**EXERCISE OBJECTIVE**
Work out how many lines in the listing below include the word "each"; answer with the number alone.

**AVAILABLE DATA**
--- begin ---
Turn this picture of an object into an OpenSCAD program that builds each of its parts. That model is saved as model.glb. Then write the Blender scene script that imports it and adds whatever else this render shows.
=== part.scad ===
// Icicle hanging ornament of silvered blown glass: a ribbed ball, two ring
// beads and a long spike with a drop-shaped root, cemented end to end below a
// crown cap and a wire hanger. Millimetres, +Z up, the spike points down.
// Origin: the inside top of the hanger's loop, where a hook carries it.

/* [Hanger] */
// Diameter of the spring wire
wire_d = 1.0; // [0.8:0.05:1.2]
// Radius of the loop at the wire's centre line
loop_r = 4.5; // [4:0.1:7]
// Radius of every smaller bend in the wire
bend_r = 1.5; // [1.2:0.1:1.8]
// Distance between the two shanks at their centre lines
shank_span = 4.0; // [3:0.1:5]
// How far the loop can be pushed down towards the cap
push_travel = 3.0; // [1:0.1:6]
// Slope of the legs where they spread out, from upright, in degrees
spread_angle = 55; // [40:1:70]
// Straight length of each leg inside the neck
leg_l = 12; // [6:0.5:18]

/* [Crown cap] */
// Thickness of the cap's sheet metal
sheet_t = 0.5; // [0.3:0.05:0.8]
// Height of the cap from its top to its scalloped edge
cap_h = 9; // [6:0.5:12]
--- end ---
--- begin ---
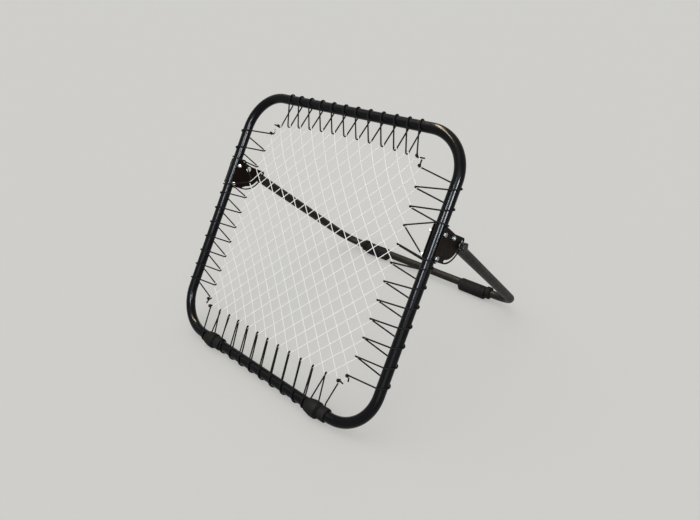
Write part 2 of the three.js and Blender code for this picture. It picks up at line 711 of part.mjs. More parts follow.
--- end ---
**REPLY TO THE TASK**
2